20. The vehicle control device according to claim 12, further comprising:

a projector configured to project an image onto a road on which the vehicle travels; and

a projection controller configured to cause, when the pedestrian recognizer recognizes a pedestrian, an image prompting the pedestrian to avoid onto the road on which the vehicle travels.

21. The vehicle control device according to claim 20,

wherein, when the pedestrian recognizer recognizes the pedestrian has avoided after the projector has projected an image prompting the pedestrian to avoid, the driving controller executes driving control to overtake the pedestrian.

22. A vehicle control method comprising:

recognizing, by a road width recognizer, a width of a road on which a vehicle travels;

recognizing, by a pedestrian recognizer, pedestrians present in a vicinity of the vehicle; and

causing, by a driving controller, the vehicle to travel by controlling one or both of steering and acceleration of the vehicle independently from an operation of an occupant of the vehicle, and, when the width of the road recognized by the road width recognizer is equal to or less than a predetermined width, causing the vehicle to travel behind a pedestrian who has substantially the same proceeding direction as the vehicle among the pedestrians recognized by the pedestrian recognizer.

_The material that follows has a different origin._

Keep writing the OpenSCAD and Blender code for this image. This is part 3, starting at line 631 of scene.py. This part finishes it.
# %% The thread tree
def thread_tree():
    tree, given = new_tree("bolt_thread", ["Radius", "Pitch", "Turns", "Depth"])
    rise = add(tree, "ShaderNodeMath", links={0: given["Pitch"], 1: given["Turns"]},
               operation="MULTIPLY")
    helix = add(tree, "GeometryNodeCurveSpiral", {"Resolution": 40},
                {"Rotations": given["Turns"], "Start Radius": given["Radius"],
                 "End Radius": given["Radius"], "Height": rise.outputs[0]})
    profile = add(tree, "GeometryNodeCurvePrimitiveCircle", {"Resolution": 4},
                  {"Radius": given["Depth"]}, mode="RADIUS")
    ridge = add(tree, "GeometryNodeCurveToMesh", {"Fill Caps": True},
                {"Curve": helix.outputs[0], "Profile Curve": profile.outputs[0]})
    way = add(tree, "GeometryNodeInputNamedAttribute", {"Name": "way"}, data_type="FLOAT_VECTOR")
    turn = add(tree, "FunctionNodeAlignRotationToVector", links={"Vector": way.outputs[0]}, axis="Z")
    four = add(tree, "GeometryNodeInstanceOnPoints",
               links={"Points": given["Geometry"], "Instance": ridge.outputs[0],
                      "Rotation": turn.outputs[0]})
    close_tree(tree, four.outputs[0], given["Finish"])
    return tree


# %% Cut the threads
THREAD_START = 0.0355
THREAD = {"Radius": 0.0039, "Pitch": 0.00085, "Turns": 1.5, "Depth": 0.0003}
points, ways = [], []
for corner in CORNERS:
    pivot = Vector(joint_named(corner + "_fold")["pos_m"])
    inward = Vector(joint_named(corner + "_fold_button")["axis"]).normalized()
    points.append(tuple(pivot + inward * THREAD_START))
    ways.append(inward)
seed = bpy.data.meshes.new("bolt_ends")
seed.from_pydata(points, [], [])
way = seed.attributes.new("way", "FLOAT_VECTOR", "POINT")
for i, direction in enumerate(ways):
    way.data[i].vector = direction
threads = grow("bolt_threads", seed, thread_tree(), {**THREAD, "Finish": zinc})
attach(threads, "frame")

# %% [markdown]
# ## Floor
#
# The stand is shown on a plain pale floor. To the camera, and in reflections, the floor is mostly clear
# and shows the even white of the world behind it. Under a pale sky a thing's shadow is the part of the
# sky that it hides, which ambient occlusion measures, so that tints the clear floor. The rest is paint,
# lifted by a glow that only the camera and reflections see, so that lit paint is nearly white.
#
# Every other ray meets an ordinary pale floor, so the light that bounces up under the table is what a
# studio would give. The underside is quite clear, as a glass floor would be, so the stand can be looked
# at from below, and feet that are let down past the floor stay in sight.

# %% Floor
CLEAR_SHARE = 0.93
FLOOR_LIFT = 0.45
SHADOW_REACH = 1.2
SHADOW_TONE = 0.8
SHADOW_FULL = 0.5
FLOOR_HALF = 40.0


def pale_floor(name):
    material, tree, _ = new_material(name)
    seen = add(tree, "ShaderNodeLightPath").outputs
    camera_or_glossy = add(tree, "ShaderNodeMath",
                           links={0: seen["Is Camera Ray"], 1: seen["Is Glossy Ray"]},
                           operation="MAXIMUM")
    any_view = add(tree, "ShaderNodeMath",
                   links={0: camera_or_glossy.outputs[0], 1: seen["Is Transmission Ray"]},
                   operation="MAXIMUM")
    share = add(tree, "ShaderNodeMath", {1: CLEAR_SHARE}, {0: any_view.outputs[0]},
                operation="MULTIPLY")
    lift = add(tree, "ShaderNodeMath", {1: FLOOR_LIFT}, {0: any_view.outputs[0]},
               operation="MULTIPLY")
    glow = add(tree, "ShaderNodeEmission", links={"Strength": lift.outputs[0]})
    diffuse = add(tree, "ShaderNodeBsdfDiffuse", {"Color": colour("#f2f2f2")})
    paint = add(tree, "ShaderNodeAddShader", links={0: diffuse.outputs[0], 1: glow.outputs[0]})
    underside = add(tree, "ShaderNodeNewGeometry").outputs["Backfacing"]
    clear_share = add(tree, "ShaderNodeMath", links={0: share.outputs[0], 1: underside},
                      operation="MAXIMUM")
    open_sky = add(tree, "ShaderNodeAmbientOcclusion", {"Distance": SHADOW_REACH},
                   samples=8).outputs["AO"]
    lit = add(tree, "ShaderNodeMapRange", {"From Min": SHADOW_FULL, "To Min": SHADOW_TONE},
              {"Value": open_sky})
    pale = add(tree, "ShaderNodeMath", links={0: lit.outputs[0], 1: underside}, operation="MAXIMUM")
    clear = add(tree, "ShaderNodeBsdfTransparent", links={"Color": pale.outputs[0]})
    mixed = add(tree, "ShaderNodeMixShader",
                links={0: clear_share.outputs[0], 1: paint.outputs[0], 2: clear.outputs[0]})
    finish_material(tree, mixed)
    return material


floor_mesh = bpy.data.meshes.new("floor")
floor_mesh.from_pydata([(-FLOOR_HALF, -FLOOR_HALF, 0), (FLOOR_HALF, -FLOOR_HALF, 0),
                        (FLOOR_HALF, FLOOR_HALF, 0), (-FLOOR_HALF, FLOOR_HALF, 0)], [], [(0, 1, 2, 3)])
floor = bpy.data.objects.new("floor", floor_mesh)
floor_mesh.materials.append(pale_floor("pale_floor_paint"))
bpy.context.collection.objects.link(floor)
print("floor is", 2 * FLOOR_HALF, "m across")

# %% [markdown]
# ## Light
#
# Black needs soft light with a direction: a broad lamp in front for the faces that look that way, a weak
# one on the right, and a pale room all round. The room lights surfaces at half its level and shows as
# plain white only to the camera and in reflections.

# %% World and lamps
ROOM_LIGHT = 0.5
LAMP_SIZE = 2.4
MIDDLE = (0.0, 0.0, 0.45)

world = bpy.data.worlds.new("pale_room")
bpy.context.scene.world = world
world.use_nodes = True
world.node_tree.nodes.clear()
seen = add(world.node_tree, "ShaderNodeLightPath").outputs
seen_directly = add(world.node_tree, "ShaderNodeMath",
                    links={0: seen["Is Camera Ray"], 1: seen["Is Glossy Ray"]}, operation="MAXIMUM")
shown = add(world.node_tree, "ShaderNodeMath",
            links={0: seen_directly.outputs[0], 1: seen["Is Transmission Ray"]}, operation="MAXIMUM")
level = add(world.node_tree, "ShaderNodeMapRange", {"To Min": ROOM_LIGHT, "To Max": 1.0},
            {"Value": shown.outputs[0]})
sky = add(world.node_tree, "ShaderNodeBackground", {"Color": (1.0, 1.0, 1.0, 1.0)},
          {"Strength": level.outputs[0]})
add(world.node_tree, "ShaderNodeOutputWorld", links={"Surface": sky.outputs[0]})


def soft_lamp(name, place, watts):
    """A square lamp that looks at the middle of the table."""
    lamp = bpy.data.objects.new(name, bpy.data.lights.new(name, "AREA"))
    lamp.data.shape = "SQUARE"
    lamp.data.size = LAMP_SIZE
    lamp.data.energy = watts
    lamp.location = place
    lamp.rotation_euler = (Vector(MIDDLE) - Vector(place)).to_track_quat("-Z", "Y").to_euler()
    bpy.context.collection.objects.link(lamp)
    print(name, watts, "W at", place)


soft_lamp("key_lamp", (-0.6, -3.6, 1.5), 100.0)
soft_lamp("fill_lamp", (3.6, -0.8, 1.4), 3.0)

23. A non-transitory computer-readable storage medium that stores a program to be executed by a vehicle computer to perform at least:

recognize a width of a road on which the vehicle travels;

recognize pedestrians present in a vicinity of the vehicle;

cause the vehicle to travel by controlling one or both of steering and acceleration of the vehicle independently from an operation of an occupant of the vehicle; and

cause the vehicle to travel behind a pedestrian who has substantially the same proceeding direction as the vehicle among the recognized pedestrians when the recognized width of the road is equal to or less than a predetermined width.